Magnitude Comparisons: Which is Bigger?
# Greater than and less than
x: int = 10
y: int = 5
greater: bool = x > y # True - 10 is greater than 5
print(f"{x} > {y}: {greater}") # 10 > 5: True
less: bool = x < y # False - 10 is NOT less than 5
print(f"{x} < {y}: {less}") # 10 < 5: False
# Greater than or equal, less than or equal
greater_equal: bool = x >= y # True - 10 is greater than or equal to 5
print(f"{x} >= {y}: {greater_equal}") # 10 >= 5: True
less_equal: bool = x <= y # False - 10 is NOT less than or equal to 5
print(f"{x} <= {y}: {less_equal}") # 10 <= 5: False
# What about comparing a value with itself?
same: bool = x >= x # True - 10 is equal to 10
print(f"{x} >= {x}: {same}") # 10 >= 10: True
The operators >, <, >=, <= compare magnitude—which value is bigger. They answer: "Is the left side bigger, smaller, or equal?" The = in >= and <= means "or equal to," so 10 >= 10 is True (they're equal).
🎓 Expert Insight
In AI-native development, you don't memorize the difference between
>and>=. You think: "Do I want to include the equal case or not?" Then you use the operator that matches your intent. If you're uncertain, you ask AI: "Should I use > or >= here?" and let AI help you reason through the condition.
Value Equality vs. Type Equality
Here's something that surprises many beginners: Python compares values, not types.
# Integer 5 and float 5.0 are VALUE-equal (but different types)
int_five: int = 5
float_five: float = 5.0
# These have different types
type_different: bool = type(int_five) != type(float_five) # True - types differ
print(f"Types are different: {type_different}") # True
# But the VALUES are equal
values_equal: bool = int_five == float_five # True - values are the same
print(f"Values are equal: {values_equal}") # True
# String "5" is NOT equal to integer 5
string_five: str = "5"
string_int_compare: bool = int_five == string_five # False - different types AND values
print(f"5 == 5.0: {int_five == float_five}") # True (value equality)
print(f"5 == '5': {int_five == string_five}") # False (different types)
This is crucial: 5 == 5.0 returns True because the values are the same, even though one is int and one is float. But 5 == "5" returns False because "5" is text, not a number.
🤝 Practice Exercise
Ask your AI: "I'm confused about why 5 == 5.0 is True, but 5 == '5' is False. Explain value equality vs. type equality. When does Python care about types vs. just values in comparisons?"

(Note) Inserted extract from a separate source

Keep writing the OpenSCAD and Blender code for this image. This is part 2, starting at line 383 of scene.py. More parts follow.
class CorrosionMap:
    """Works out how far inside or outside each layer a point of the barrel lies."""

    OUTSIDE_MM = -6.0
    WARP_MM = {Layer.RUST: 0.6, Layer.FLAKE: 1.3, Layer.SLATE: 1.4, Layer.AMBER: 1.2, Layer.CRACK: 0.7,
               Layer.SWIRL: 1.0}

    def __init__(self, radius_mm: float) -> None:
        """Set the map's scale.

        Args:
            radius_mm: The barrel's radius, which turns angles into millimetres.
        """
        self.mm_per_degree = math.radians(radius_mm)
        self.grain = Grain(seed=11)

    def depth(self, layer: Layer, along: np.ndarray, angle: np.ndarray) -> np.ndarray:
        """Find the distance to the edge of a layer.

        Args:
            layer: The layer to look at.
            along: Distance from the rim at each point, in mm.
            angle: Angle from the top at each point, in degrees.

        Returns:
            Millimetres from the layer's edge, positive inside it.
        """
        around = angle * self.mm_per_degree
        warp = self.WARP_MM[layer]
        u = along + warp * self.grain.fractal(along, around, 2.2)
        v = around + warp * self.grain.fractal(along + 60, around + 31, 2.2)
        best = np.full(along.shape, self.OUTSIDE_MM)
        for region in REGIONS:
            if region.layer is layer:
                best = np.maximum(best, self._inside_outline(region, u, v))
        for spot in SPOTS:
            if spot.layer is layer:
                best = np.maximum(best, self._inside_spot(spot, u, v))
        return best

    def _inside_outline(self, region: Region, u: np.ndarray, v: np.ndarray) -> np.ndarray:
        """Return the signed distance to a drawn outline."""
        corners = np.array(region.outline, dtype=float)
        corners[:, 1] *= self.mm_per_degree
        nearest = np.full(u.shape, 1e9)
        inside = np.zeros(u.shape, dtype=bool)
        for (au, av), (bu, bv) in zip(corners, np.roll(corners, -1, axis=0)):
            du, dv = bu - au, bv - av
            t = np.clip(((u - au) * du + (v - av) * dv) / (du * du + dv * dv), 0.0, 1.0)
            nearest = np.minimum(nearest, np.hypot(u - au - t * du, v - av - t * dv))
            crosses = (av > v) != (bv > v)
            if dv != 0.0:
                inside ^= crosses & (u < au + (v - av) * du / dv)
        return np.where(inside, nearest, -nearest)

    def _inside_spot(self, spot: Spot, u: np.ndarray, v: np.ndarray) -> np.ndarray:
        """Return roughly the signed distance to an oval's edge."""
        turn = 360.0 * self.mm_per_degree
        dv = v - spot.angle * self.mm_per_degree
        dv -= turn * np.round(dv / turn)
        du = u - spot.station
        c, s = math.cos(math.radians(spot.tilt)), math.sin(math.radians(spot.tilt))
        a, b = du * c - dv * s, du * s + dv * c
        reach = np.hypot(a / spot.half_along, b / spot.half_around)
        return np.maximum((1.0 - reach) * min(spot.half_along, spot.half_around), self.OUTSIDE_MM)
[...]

Expected Outcome: You'll understand that == checks if values are the same (regardless of type in most cases), but type mismatches between completely different types (int vs. string) make them not equal. You'll see how Python's flexibility can be useful but also requires careful thinking.
Comparisons in Real Scenarios
# Real scenario: Checking age eligibility
user_age: int = 16
voting_age: int = 18
driving_age: int = 16
can_vote: bool = user_age >= voting_age # False (16 is not >= 18)

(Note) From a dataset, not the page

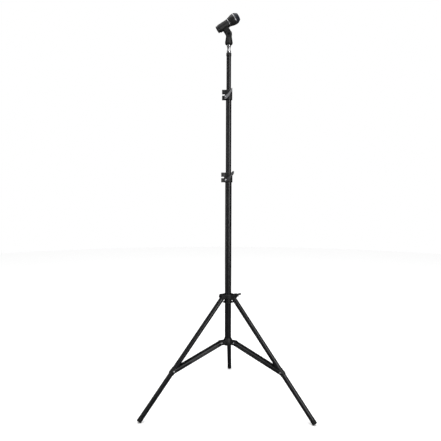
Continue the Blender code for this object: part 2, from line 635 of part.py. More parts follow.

can_drive: bool = user_age >= driving_age # True (16 is >= 16)
print(f"Can vote: {can_vote}") # False
print(f"Can drive: {can_drive}") # True
# Another real scenario: Password length
password: str = "SecurePass123"
min_length: int = 8
is_long_enough: bool = len(password) >= min_length # True
print(f"Password meets length requirement: {is_long_enough}")
# Checking if values are in a specific range (prepare for logical operators in Lesson 3)
test_score: int = 85
passing_score: int = 70
perfect_score: int = 100
is_passing: bool = test_score >= passing_score # True
is_perfect: bool = test_score == perfect_score # False
is_valid: bool = test_score <= perfect_score # True (score can't exceed 100)
Why Comparisons Matter for Chapter 22
You might wonder: "Why are we learning comparisons separately from if statements?" The answer is that comparisons are building blocks. In Chapter 22, you'll learn control flow: making decisions with if statements. When you write if x > 5:, that x > 5 is a comparison operator at work. By mastering comparisons now, Chapter 22 will feel natural—you'll already understand how to ask True/False questions.
Try With AI
Ready to master comparison operators and understand why = is different from ==?
🔍 Explore Comparison Operators:
"Explain the 6 comparison operators:
==,!=,>,<,>=,<=. For each, show me 2 examples with numbers and explain the True/False result. Why does Python use == for comparison but = for assignment? Show me what happens if I accidentally write if x = 5: instead of if x == 5:"
🎯 Practice Comparison Logic:
"Create a movie ticket checker: movie_age_rating = 13, user_age = 12. Write comparisons to check: (1) if user can watch (user_age >= movie_age_rating), (2) if user is too young (user_age < movie_age_rating), (3) if ages are exactly equal (user_age == movie_age_rating). For each, predict True or False, then verify with code."
🧪 Test Type Comparison Edge Cases:
"Test these comparisons and explain which return True: (1) 5 == 5.0 (int vs. float), (2) '5' == 5 (string vs. int), (3) True == 1 (bool vs. int), (4) False == 0 (bool vs. int). Why does Python treat some cross-type comparisons as equal but not others? Show me the type() of each value."
🚀 Apply to Your Validation:
"I'm building [describe your application]. Help me write comparison logic for: age restrictions, price checks, quota limits, version compatibility, or other validation rules. For each condition, show me the correct comparison operator and explain why that operator is the right choice."